Prompt =>
Give the lines of the material verbatim, from the first line to the line with "return [((x, y), (math.cos(a), math.sin(a)))", including both.

(Object modeling scripts)
--- Start ---

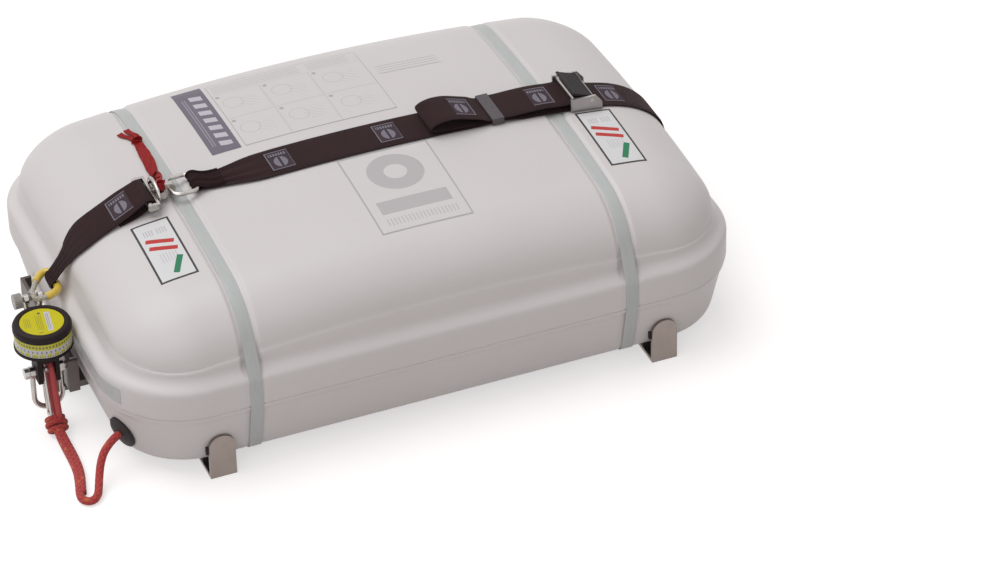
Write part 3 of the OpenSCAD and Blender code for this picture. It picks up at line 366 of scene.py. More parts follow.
# Canister shells: two white laminate mouldings with a smooth gel coat. The lid has a
# bead round its rim and a soft shoulder, the bottom half leans in towards its foot, and
# both are recessed where the bursting bands lie.
half_l, half_w, rim_r = 0.3675, 0.25, 0.099
flat_x, flat_y = half_l - rim_r, half_w - rim_r
bottom_z, seam_z, crown_z = 0.016, 0.085, 0.221
fall_l, fall_w = 0.027, 0.017
round_start, shoulder_reach = 0.0162, 0.0826
lid_wall, tray_wall = 0.0038, 0.0036
side_round, end_round = (0.067, 0.051), (0.082, 0.046)
groove_x, groove_half, groove_edge, groove_deep = 0.219, 0.0080, 0.0055, 0.0024


def limited(share):
    return min(1.0, max(0.0, share))


def eased(share):
    """The same share with a soft start and a soft end."""
    return share * share * (3 - 2 * share)


def crown_at(x, y):
    return crown_z - fall_l * (x / half_l) ** 2 - fall_w * (y / half_w) ** 2


def groove_at(x):
    """Share of the groove's depth, from 0 on the open shell to 1 under a band."""
    return eased(limited((groove_half + groove_edge - abs(abs(x) - groove_x)) / groove_edge))


def stops(end):
    """Places along a straight side, close together where the grooves are."""
    row = [-end + 2 * end * k / 44 for k in range(45)]
    for off in (6, 8, 9, 9.9, 10.8, 11.7, 12.6, 13.5, 15):
        row += [side * (groove_x + way * off * MM) for side in (-1, 1) for way in (-1, 1)]
    return sorted(set(round(x, 5) for x in row))


side_stops = stops(flat_x)
end_stops = [-flat_y + 2 * flat_y * k / 20 for k in range(21)]
corner_steps = 16


def corner(x, y, from_angle):
    """Places round a corner of the canister: its centre, and the way out from there."""
    angles = [math.radians(from_angle + 90 * k / corner_steps) for k in range(1, corner_steps)]
    return [((x, y), (math.cos(a), math.sin(a))) for a in angles]


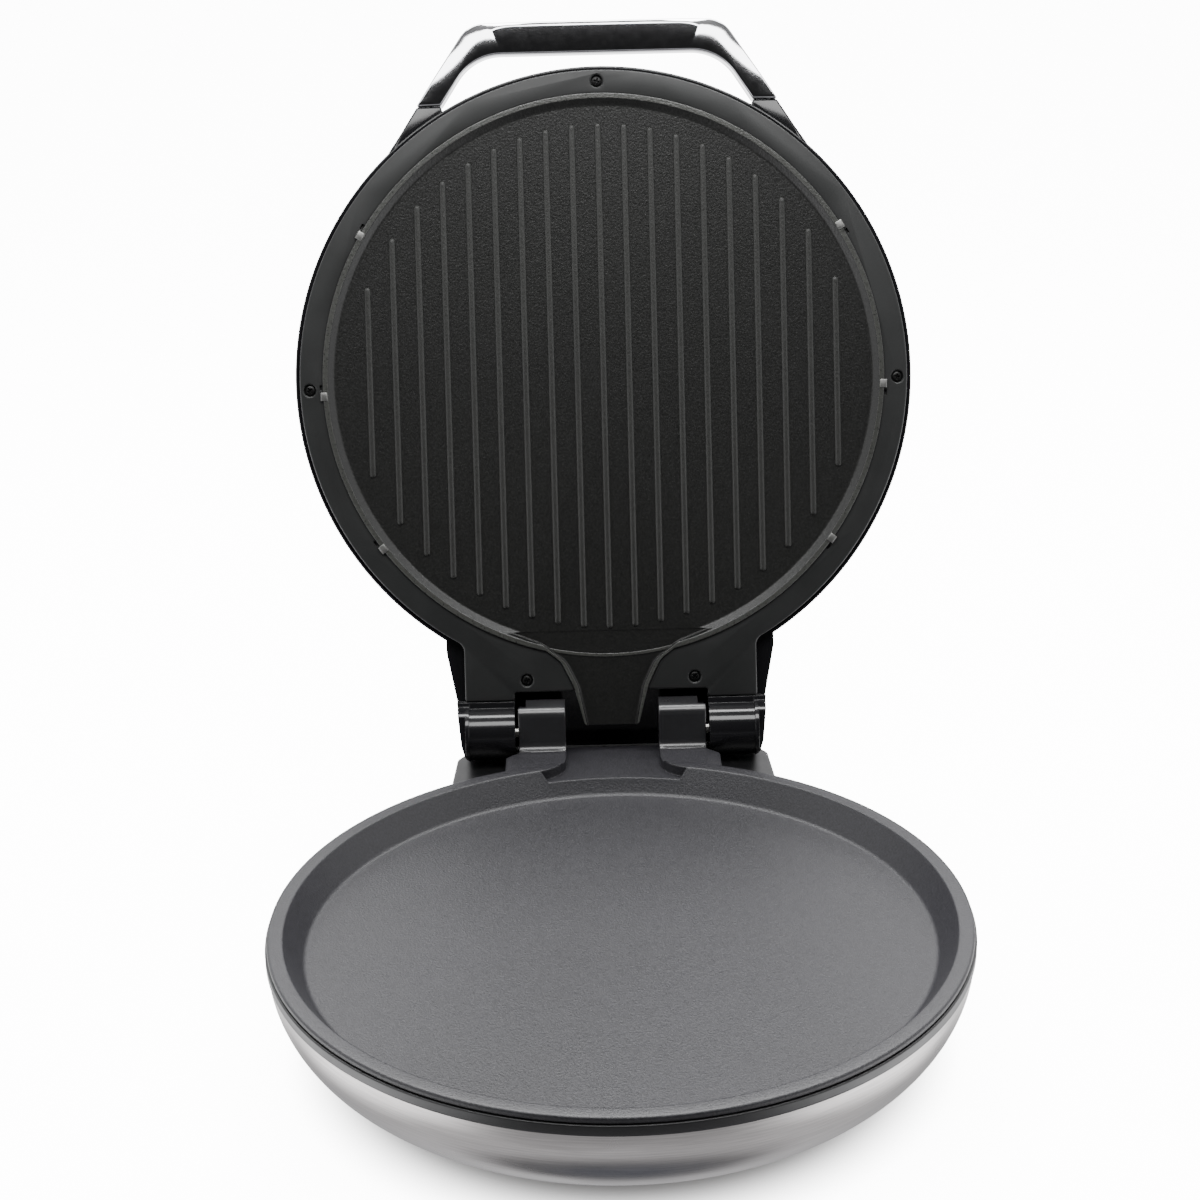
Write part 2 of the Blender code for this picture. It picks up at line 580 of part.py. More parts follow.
def make_materials():
    """Plain stand-ins for the finishes."""
    return {
        "nonstick_pan": new_material("nonstick_pan", (0.045, 0.045, 0.05), 0.5, 0.0),
        "nonstick_plate": new_material("nonstick_plate", (0.012, 0.013, 0.013), 0.5, 0.0),
        "black_matte": new_material("black_matte", (0.015, 0.016, 0.016), 0.5, 0.0),
        "black_plastic": new_material("black_plastic", (0.008, 0.008, 0.008), 0.4, 0.0),
        "gloss_black": new_material("gloss_black", (0.008, 0.008, 0.009), 0.15, 0.0),
        "brushed_steel": new_material("brushed_steel", (0.45, 0.43, 0.42), 0.3, 1.0),
        "steel": new_material("steel", (0.6, 0.6, 0.6), 0.35, 1.0),
        "black_steel": new_material("black_steel", (0.02, 0.02, 0.02), 0.4, 1.0),
        "chrome": new_material("chrome", (0.75, 0.75, 0.76), 0.08, 1.0),
        "black_rubber": new_material("black_rubber", (0.012, 0.012, 0.012), 0.8, 0.0),
        "heater_steel": new_material("heater_steel", (0.2, 0.19, 0.17), 0.5, 1.0),
        "bright_sheet": new_material("bright_sheet", (0.7, 0.7, 0.7), 0.3, 1.0),
        "white_ceramic": new_material("white_ceramic", (0.75, 0.74, 0.7), 0.5, 0.0),
        "red_lens": new_material("red_lens", (0.5, 0.02, 0.01), 0.2, 0.0),
        "green_lens": new_material("green_lens", (0.02, 0.35, 0.05), 0.2, 0.0),
    }


def new_empty(name, location, parent=None):
    empty = bpy.data.objects.new(name, None)
    bpy.context.scene.collection.objects.link(empty)
    empty.parent = parent
    empty.location = Vector(location) * MM
    return empty


def attach_new(body):
    """Give every piece that has no body yet to this one."""
    for thing in bpy.context.scene.objects:
        if thing.type == 'MESH' and thing.parent is None:
            thing.parent = body


def centre_on_origin(whole):
    """Slide the machine along y until the middle of its length is over the origin."""
    bpy.context.view_layer.update()
    depths = []
    for thing in bpy.context.scene.objects:
        if thing.type == 'MESH':
            depths += [(thing.matrix_world @ vertex.co).y for vertex in thing.data.vertices]
    whole.location.y = -(min(depths) + max(depths)) / 2
    bpy.context.view_layer.update()


def main():
    for thing in list(bpy.data.objects):
        bpy.data.objects.remove(thing)
    materials = make_materials()
    whole = new_empty("whole", (0, 0, 0))
    base = new_empty("base_body", (0, 0, 0), whole)
    hinge = new_empty("lid_hinge_axis", (0, HINGE_Y, HINGE_Z), whole)
    lid = new_empty("lid_body", (0, -HINGE_Y, 0), hinge)
    build_pan(materials)
    build_bowl(materials)
    build_hinge_block(materials)
    build_base_heating(materials)
    attach_new(base)
    build_ring(materials)
    build_plate(materials)
    build_cover(materials)
    build_dome(materials)
    build_handle(materials)
    build_lid_heating(materials)
    attach_new(lid)
    hinge.rotation_euler.x = -OPEN_ANGLE
    centre_on_origin(whole)


main()
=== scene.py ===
import json
import math

import bmesh
import bpy
from bpy.props import FloatProperty, FloatVectorProperty, IntProperty, PointerProperty
from mathutils import Matrix, Vector


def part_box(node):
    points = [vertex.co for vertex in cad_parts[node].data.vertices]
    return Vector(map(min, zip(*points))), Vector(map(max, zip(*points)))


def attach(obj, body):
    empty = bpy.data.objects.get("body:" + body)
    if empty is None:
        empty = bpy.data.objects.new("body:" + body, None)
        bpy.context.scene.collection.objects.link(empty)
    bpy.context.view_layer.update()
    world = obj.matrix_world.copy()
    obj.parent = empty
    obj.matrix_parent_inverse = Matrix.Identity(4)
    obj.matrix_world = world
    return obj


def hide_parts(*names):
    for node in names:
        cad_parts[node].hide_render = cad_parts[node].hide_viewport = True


bl_info = {
    "name": "Round Pizza Maker",
    "version": (1, 0, 0),
    "blender": (4, 5, 0),
    "location": "View3D > Sidebar > Pizza Maker",
    "description": "Builds a round electric pizza maker standing open, piece by piece",
    "category": "Add Mesh",
}

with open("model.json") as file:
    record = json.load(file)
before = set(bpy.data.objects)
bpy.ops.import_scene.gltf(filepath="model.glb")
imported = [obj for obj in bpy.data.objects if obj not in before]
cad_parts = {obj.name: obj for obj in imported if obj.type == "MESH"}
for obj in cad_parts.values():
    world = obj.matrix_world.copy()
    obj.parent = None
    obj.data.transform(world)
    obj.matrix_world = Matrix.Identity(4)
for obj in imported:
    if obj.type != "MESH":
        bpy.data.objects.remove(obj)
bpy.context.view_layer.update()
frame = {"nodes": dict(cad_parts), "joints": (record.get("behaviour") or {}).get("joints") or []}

# Outlines are drawn in millimetres about the pan's axis. The base counts heights from the table, and the
# lid is drawn shut with heights counted from the hinge axis.
MM = 0.001
FINE = 192                   # sides of the large turned pieces
MEDIUM = 48                  # sides of pins, feet and lamps
ARC_STEPS = 6
GAP = 0.3                    # air between pieces that only just clear each other

SHEET_LOW, SHEET_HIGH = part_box("lower_reflector")
PAN_Y = (SHEET_LOW.y + SHEET_HIGH.y) / 2
LID_HINGE = frame["joints"][0]
HINGE_AXIS = Vector(LID_HINGE["pos_m"])
OPEN_ANGLE = math.radians(LID_HINGE["range_deg"][1])
HINGE_Y = (HINGE_AXIS.y - PAN_Y) / MM
HINGE_Z = HINGE_AXIS.z / MM
BASE_PLACE = Matrix.Translation((0, PAN_Y, 0))
LID_PLACE = (Matrix.Translation(HINGE_AXIS) @ Matrix.Rotation(-OPEN_ANGLE, 4, 'X')
             @ Matrix.Translation((0, PAN_Y - HINGE_AXIS.y, 0)))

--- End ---

Response to the task =>
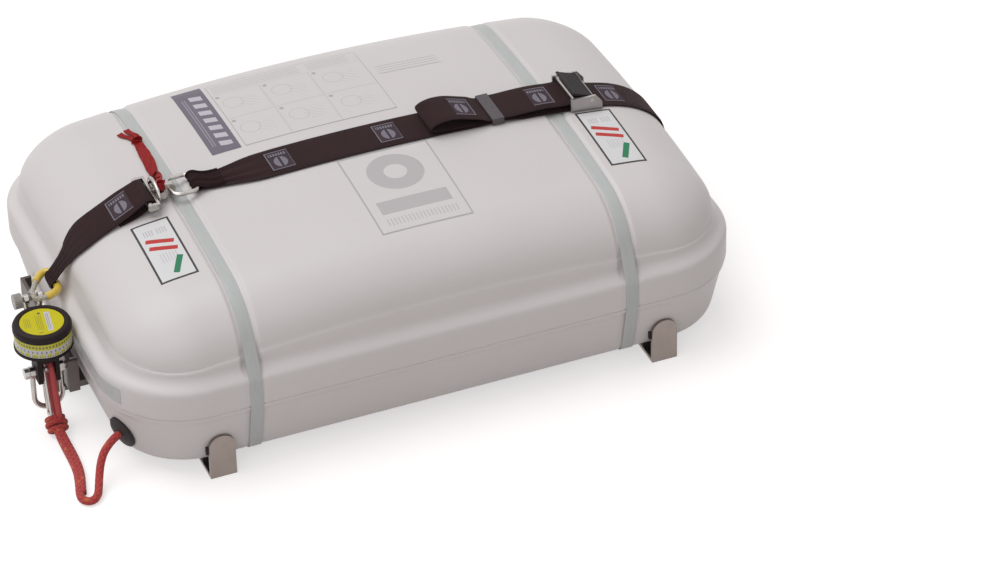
Write part 3 of the OpenSCAD and Blender code for this picture. It picks up at line 366 of scene.py. More parts follow.
# Canister shells: two white laminate mouldings with a smooth gel coat. The lid has a
# bead round its rim and a soft shoulder, the bottom half leans in towards its foot, and
# both are recessed where the bursting bands lie.
half_l, half_w, rim_r = 0.3675, 0.25, 0.099
flat_x, flat_y = half_l - rim_r, half_w - rim_r
bottom_z, seam_z, crown_z = 0.016, 0.085, 0.221
fall_l, fall_w = 0.027, 0.017
round_start, shoulder_reach = 0.0162, 0.0826
lid_wall, tray_wall = 0.0038, 0.0036
side_round, end_round = (0.067, 0.051), (0.082, 0.046)
groove_x, groove_half, groove_edge, groove_deep = 0.219, 0.0080, 0.0055, 0.0024


def limited(share):
    return min(1.0, max(0.0, share))


def eased(share):
    """The same share with a soft start and a soft end."""
    return share * share * (3 - 2 * share)


def crown_at(x, y):
    return crown_z - fall_l * (x / half_l) ** 2 - fall_w * (y / half_w) ** 2


def groove_at(x):
    """Share of the groove's depth, from 0 on the open shell to 1 under a band."""
    return eased(limited((groove_half + groove_edge - abs(abs(x) - groove_x)) / groove_edge))


def stops(end):
    """Places along a straight side, close together where the grooves are."""
    row = [-end + 2 * end * k / 44 for k in range(45)]
    for off in (6, 8, 9, 9.9, 10.8, 11.7, 12.6, 13.5, 15):
        row += [side * (groove_x + way * off * MM) for side in (-1, 1) for way in (-1, 1)]
    return sorted(set(round(x, 5) for x in row))


side_stops = stops(flat_x)
end_stops = [-flat_y + 2 * flat_y * k / 20 for k in range(21)]
corner_steps = 16


def corner(x, y, from_angle):
    """Places round a corner of the canister: its centre, and the way out from there."""
    angles = [math.radians(from_angle + 90 * k / corner_steps) for k in range(1, corner_steps)]
    return [((x, y), (math.cos(a), math.sin(a))) for a in angles]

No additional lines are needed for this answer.